In general for read access our users will need s3:ListBucket and s3:GetObject permissions and for write access our users will additionally need s3:PutObject and s3:DeleteObject.

Then setup the following access policy. We will save this snippet to policy.json.

{
    "Version": "2012-10-17",
    "Statement": [
        {
            "Sid": "ListObjects",
            "Effect": "Allow",
            "Action": "s3:ListBucket",
            "Resource": "arn:aws:s3:::acme-arcticdb",
            "Condition": {
                "StringLike": {
                    "s3:prefix": [
                        "_arctic_cfg/*",
                        "${aws:username}/*",
                        "${aws:PrincipalTag/team}/*"
                    ]
                }
            }
        },
        {
            "Sid": "PutGetDeleteObjects",
            "Effect": "Allow",
            "Action": [
                "s3:PutObject",
                "s3:GetObject",
                "s3:DeleteObject"
            ],
            "Resource": [
                "arn:aws:s3:::acme-arcticdb/${aws:username}/*",
                "arn:aws:s3:::acme-arcticdb/${aws:PrincipalTag/team}/*",
                "arn:aws:s3:::acme-arcticdb/_arctic_cfg/cref/?sUt?${aws:username}/*",
                "arn:aws:s3:::acme-arcticdb/_arctic_cfg/cref/?sUt?${aws:PrincipalTag/team}/*"
            ]
        }
    ]
}

Create the policy in AWS.

aws iam create-policy --policy-name acme-arcticdb-access --policy-document file://policy.json

Take note of the Arn in the output to the last command as you'll need it to attach the policy to a group with all your users in, for this example the group is acme.

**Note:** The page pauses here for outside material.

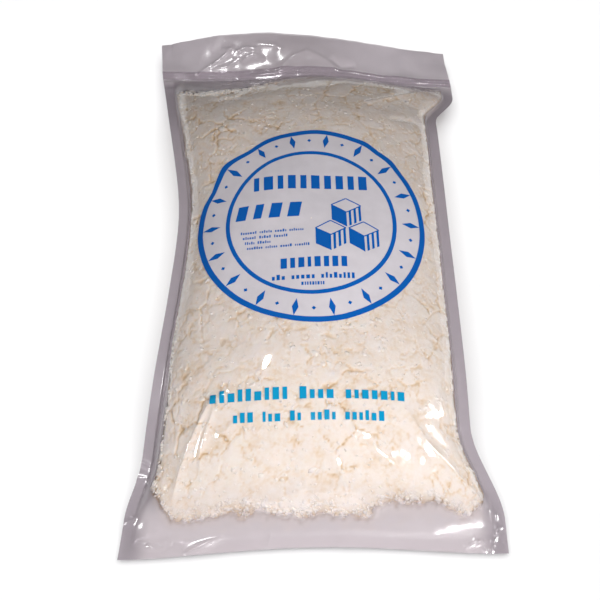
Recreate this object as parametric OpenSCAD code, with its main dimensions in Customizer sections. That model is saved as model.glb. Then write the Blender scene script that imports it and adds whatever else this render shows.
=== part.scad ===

aws iam attach-group-policy --policy-arn <ARN> --group-name acme

If you intend to adapt that example policy to your own situation then please note that,

  • acme-arcticdb is the name of the bucket and will need to be replaced everywhere
  • s3:ListBucket is used to permission ListObjectsV2 and needs its own section, as it applies to the bucket as a whole. We control access to paths by checking the s3:prefix argument that's part of the ListObjectsV2 request.
  • Put, Get and Delete can be specifed for object paths in the second section.
  • _arctic_cfg/cref/* is where the ArcticDB library configuration is stored and the data for each library is stored in the root of the bucket with a path that starts with the library name.
  • By using ${aws:username} and ${aws:PrincipalTag/team} we've restricted library access to those with a matching AWS IAM username or a matched user 'team' tag.

Security note

Because ${aws:username}, ${aws:PrincipalTag/team} and _arctic_cfg... are at the beginning of the path, it's important they don't contain values that can overlap. For example if you have a team called 'data' and a username for an application called 'data', they will have the same permissions, or if a username can be created that starts with _arctic_cfg... then that user will be able to modify all library configs.

Usage

Jane can now list and read and write to their own libraries and team libraries, but not to others in Acme.

import numpy as np
import arcticdb as adb

# jane@acme team=data
access = '<REDACTED>'
secret = '<REDACTED>'
bucket='acme-arcticdb'
region='eu-west-2'

arctic = adb.Arctic(f's3://s3.{region}.amazonaws.com:{bucket}?access={access}&secret={secret}')

# Create library as me
arctic.create_library('jane@acme/weather')
lib = arctic.get_library('jane@acme/weather')
lib.write('test', np.arange(100))

# Create library as data team
arctic.create_library('data/forecast')
lib = arctic.get_library('data/forecast')
lib.write('test', np.arange(100))

# See all libraries
arctic.list_libraries()
# ['alan@acme/bonds', 'data/forecast', 'jane@acme/weather', 'quant/stocks']

# Can't use or delete Alan or Quant team data
arctic.get_library('alan@acme/bonds')
arctic.get_library('quant/stocks')
arctic.delete_libraru('alan@acme/bonds')
# All raise:
# PermissionException: E_PERMISSION Permission error: S3Error#15 : No response body.